Carbon Monoxide Detectors are widely available in
stores and you may want to consider buying one as a
back up - BUT NOT AS A REPLACEMENTS proper
use and maintenance of your fuel-burning appliances.
However, it is important for you to know that the
technology of CO detectors is still developing, that there
are several types on the market, and that they are not
generally considered to be as reliable as the smoke
detectors found in homes today. Some CO detectors
have been laboratory-tested, and their performance
varied. Some performed well, others failed to alarm  even
at very high CO levels, and still others alarmed even at
very low levels that don't pose any immediate health
risk. And unlike a smoke detector, where you can easily
confirm the cause of the alarm, CO is invisible and
odorless, so it's harder to tell if an alarm is false or a real
emergency.

So What's a Consumer to Do?

First, don't let buying a CO detector lull you into a false
sense of security. Preventing CO from becoming a
problem in your home is better than  relying on an alarm.
Follow the checklist of DOs and DONTs above.

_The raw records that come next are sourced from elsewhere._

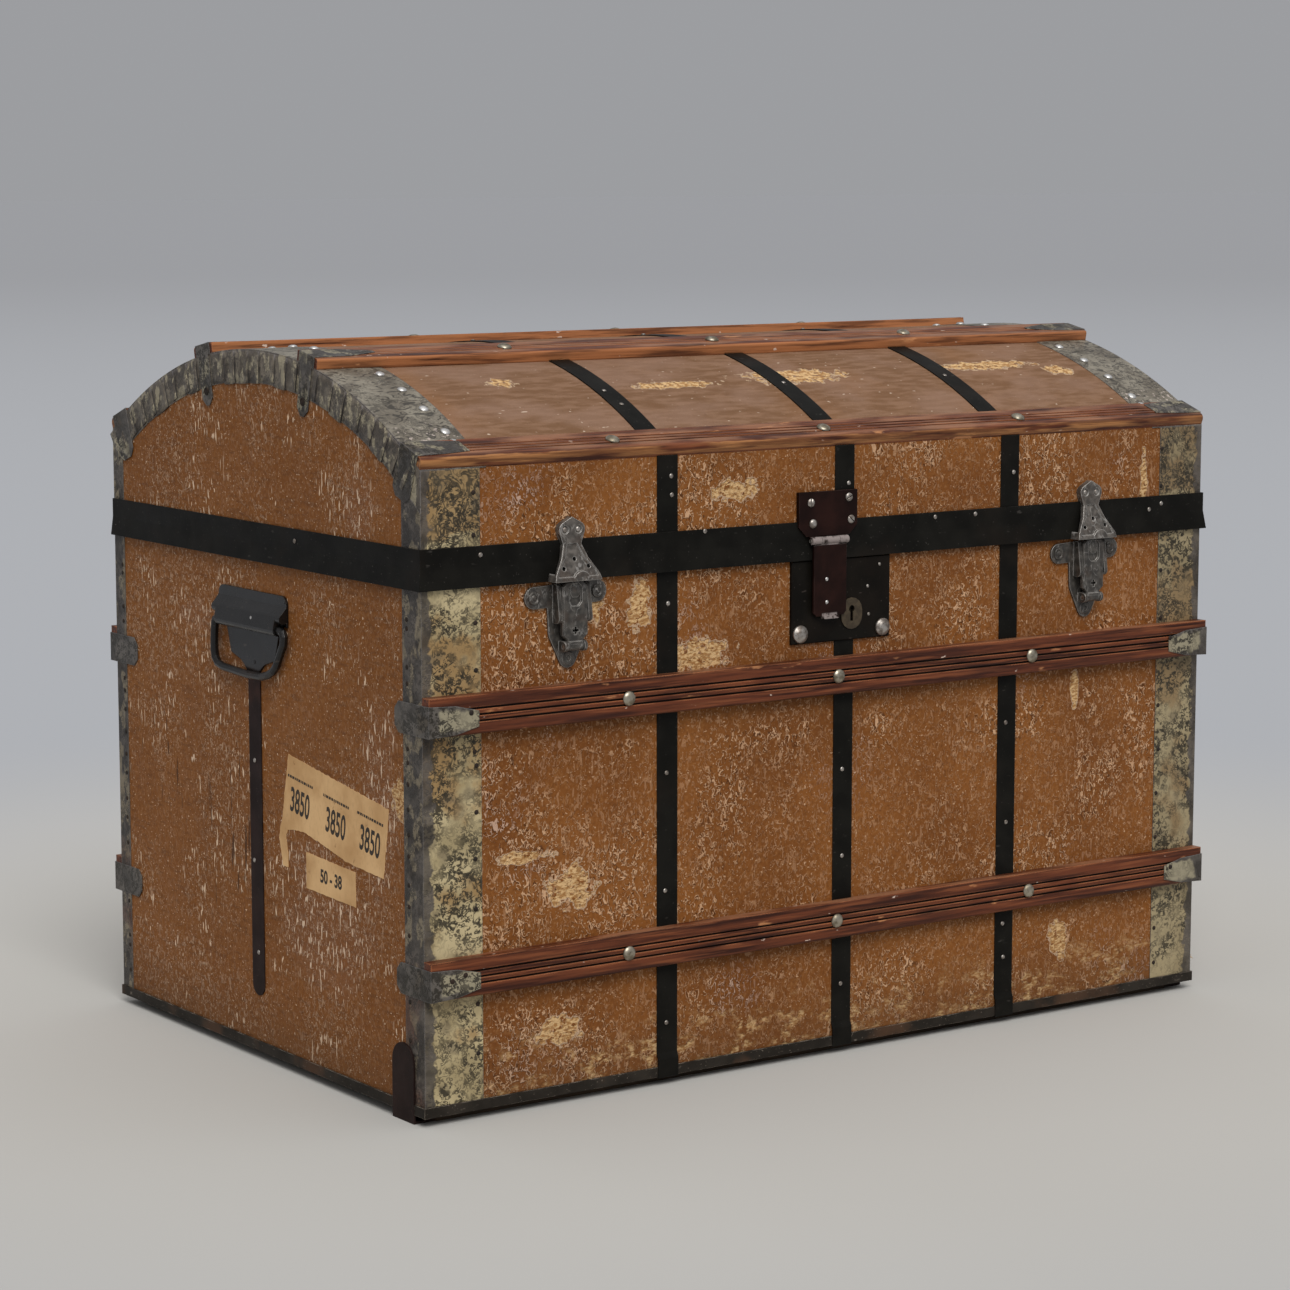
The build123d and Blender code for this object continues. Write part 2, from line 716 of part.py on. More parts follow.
def slat(plane, width, thickness, nose, sink, blockers):
    """Moulded slat: grooves along it, one rounded edge, its back let in over what it crosses."""
    with BuildPart() as piece:
        with BuildSketch(side_plane(plane, -tin_length / 2)) as section:
            with Locations((-sink, 0)):
                Rectangle(thickness + sink, width, align=(Align.MIN, Align.CENTER))
            outer_corners = section.vertices().group_by(Axis.X)[-1].sort_by(Axis.Y)
            fillet(outer_corners[0], nose)
            fillet(outer_corners[-1], slat_round)
            with Locations(*[(thickness, step * groove_pitch) for step in (-1, 0, 1)]):
                Rectangle(2 * groove_depth, groove_width, mode=Mode.SUBTRACT)
        extrude(amount=-tin_length)
        for blocker in blockers:
            add(blocker, mode=Mode.SUBTRACT)
    return piece


body_slats = {
    "front_upper_slat": raised(FRONT, upper_slat_height),
    "front_lower_slat": raised(FRONT, lower_slat_height),
    "back_upper_slat": raised(BACK, upper_slat_height),
    "back_lower_slat": raised(BACK, lower_slat_height),
}
body_blockers = [body_hoops.part] + [tin.part for tin in body_tins.values()]
body_nail_list = []
for name, plane in body_slats.items():
    nails = slat_nails(plane, slat_thickness)
    body_nail_list.append(nails)
    save(slat(plane, body_slat_width, slat_thickness, slat_round, 0, body_blockers + [nails]), name)

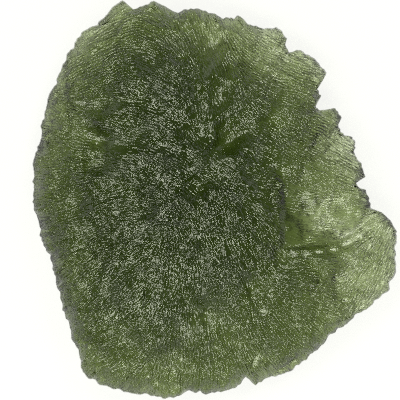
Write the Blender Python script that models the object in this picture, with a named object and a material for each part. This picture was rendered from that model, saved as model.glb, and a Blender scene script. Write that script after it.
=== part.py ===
"""A moldavite: a flat piece of green natural glass, etched all over, with a jagged rim.

The stone is one solid and rests on a small flat spot of its belly. Lengths are in metres,
+Z is up and +Y runs along the stone. The origin is on the surface that it rests on, under
the middle of its box.
"""

import bmesh
import bpy
import numpy as np

MM = 0.001

# The whole stone
LENGTH = 38.1 * MM
WIDTH = 34.8 * MM
RIM_HEIGHT = 3.3 * MM
CROWN_RISE = 4.6 * MM
BELLY_DROP = 3.05 * MM
LEAST_THICKNESS = 0.4 * MM

# The flat spot: where it is, how far across, and how far the belly would go below it
SPOT_MIDDLE = (-1.0 * MM, -0.4 * MM)
SPOT_ACROSS = 11.0 * MM
SPOT_CUT = 0.35 * MM
SPOT_POWER = 6

# The rim: its rounded nose, its waves up and down, and the stretches where it is blunt
NOSE_SHARE = 0.975
NOSE_HALF = 0.45 * MM
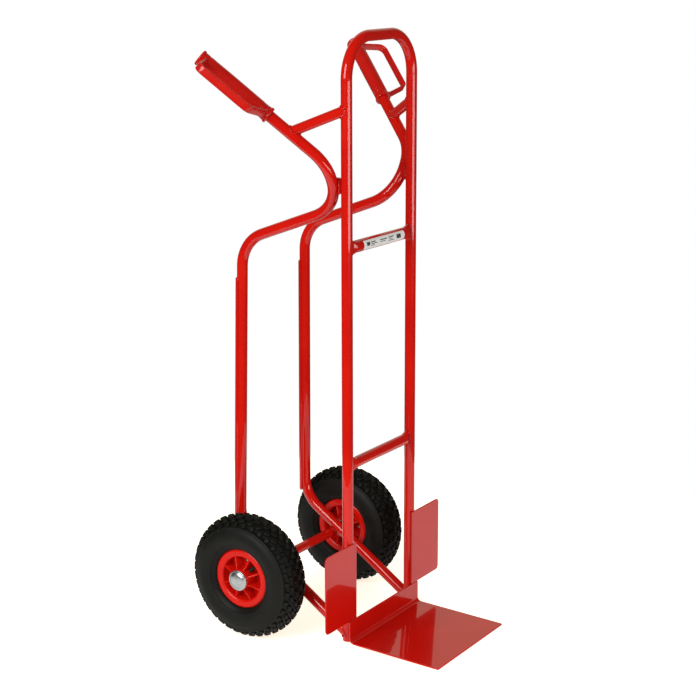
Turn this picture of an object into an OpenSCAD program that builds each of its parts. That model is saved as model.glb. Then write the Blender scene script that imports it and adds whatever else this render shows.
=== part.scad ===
// Hand truck: bent-tube frame with skids, folded toe plate, side wings,
// guarded grips and two pneumatic wheels.
// X runs across (the right hand of the user is -X), Y from front to back
// (the load stands on the -Y side), Z up. The floor is z = 0. Sizes along Y
// count from the axes of the uprights; the finished pieces are then moved so
// that the origin is the middle of the footprint.

/* [Overall] */
// Height over the top of the hoop
height = 1222; // [1000:1:1500]
// Spacing of the two uprights, centre to centre
upright_spacing = 238; // [200:1:320]
// Outer diameter of the frame tubes
tube_d = 22; // [18:0.5:28]
// Wall of the frame tubes
tube_wall = 1.5; // [1:0.1:3]
// Bend radius of the hoop corners, on the centre line
hoop_bend_r = 79; // [50:1:95]
// Height of the lower ends of the uprights above the floor
upright_foot_z = 8; // [4:0.5:20]

/* [Side tubes] */
// Drop of the upper corner of the front bend below the hoop top
front_high_drop = 245; // [212:1:282]
// Drop of the lower corner of the front bend below the hoop top
front_low_drop = 333; // [322:1:372]
// Distance of the upper corner of the front bend outside the upright axis
front_high_out = 33; // [11:1:56]
// Distance of the lower corner of the front bend inside the upright axis
front_low_in = 15; // [1:1:24]
// Bend radius of both corners of the front bend
front_bend_r = 84; // [60:1:87]
// Drop of the shoulder, where the tube turns down, below the hoop top
shoulder_drop = 419; // [382:1:462]
// Distance of the shoulders inside the upright axes
shoulder_in = 9; // [-6:1:19]
// Distance of the shoulders behind the uprights
shoulder_y = 255; // [240:1:290]
// Bend radius of the shoulder
shoulder_bend_r = 74; // [50:1:100]
// Height of the knee, where the rear leg turns forward, above the axle
knee_rise = 73; // [65:1:110]
// Distance of the knees behind the uprights
knee_y = 265; // [250:1:290]
// Bend radius of the knee
knee_bend_r = 75; // [50:1:110]
// Thickness of the spacer between front bend and upright
spacer_t = 2.5; // [1.5:0.1:8]
// Height of the spacer
spacer_h = 30; // [20:1:45]
// Width of the spacer
spacer_w = 9; // [6:0.5:14]

/* [Handles] */
// Length of the handle tube past the front bend corner
handle_len = 305; // [270:1:340]
// Outward spread of the handle over its length
handle_out = 113; // [60:1:140]
// Backward run of the handle over its length
handle_back = 204; // [160:1:230]
// Length of the grip sleeve
grip_len = 170; // [120:1:180]
// Wall of the grip sleeve
grip_wall = 3.4; // [2:0.1:6]
// Thickness of the closed end of the grip
grip_end_t = 4; // [3:0.5:8]
// Height of the collars at both ends of the grip above the sleeve
grip_collar_h = 2; // [0.5:0.1:6]
// Width of the collars
grip_collar_w = 5; // [3:0.5:9]
// Distance of the knuckle bow from the handle axis
bow_reach = 68; // [55:1:85]
// Width of the knuckle bow
bow_w = 15.5; // [14:0.5:26]
// Thickness of the knuckle bow
bow_t = 5; // [4:0.5:8]
// Bend radius of the bow corners, on the centre line
bow_bend_r = 14; // [9:0.5:20]
// Run of the slanted lower leg of the bow along the handle
bow_slant = 28; // [10:1:50]
// Height of the lower root of the bow above the lower end of the grip
bow_root = 9; // [8:1:30]
// Distance of the outer leg of the bow below the outer end of the grip
bow_top_drop = 13; // [3:0.5:30]
// Forward tilt of the bow from straight outboard
bow_tilt = 15; // [-30:1:45]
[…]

Second, if you shop fora CO detector, do some
research on features and don't select solely on the basis
of cost. Non-governmental organizations such as
Consumers Union (publisher of Consumer Reports), the
American Gas Association, and Underwriters
Laboratories (UL) can help you make an informed
decision. Look for UL certification on any detector you
purchase.

Carefully follow manufacturers' instructions for its
placement, use, and maintenance.

If the CO detector alarm goes off:

   Make sure it is your CO detector and not your smoke
    detector.
   Check to see if any member of the household is
    experiencing symptoms of poisoning.
   If they are, get them out of the house immediately
    and seek medical attention. Tell the doctor that  you
    suspect CO poisoning.
   If no one is feeling symptoms, ventilate the home
    with fresh air, turn off all potential sources of CO -
    your oil or gas furnace, gas water heater,  gas range
    and oven, gas dryer, gas or kerosene space heater
    and any vehicle or small engine.
   Have a qualified technician inspect your fuel-burning
    appliances and chimneys to make sure they are
    operating correctly and that there is nothing blocking
    the fumes from being vented out of the house.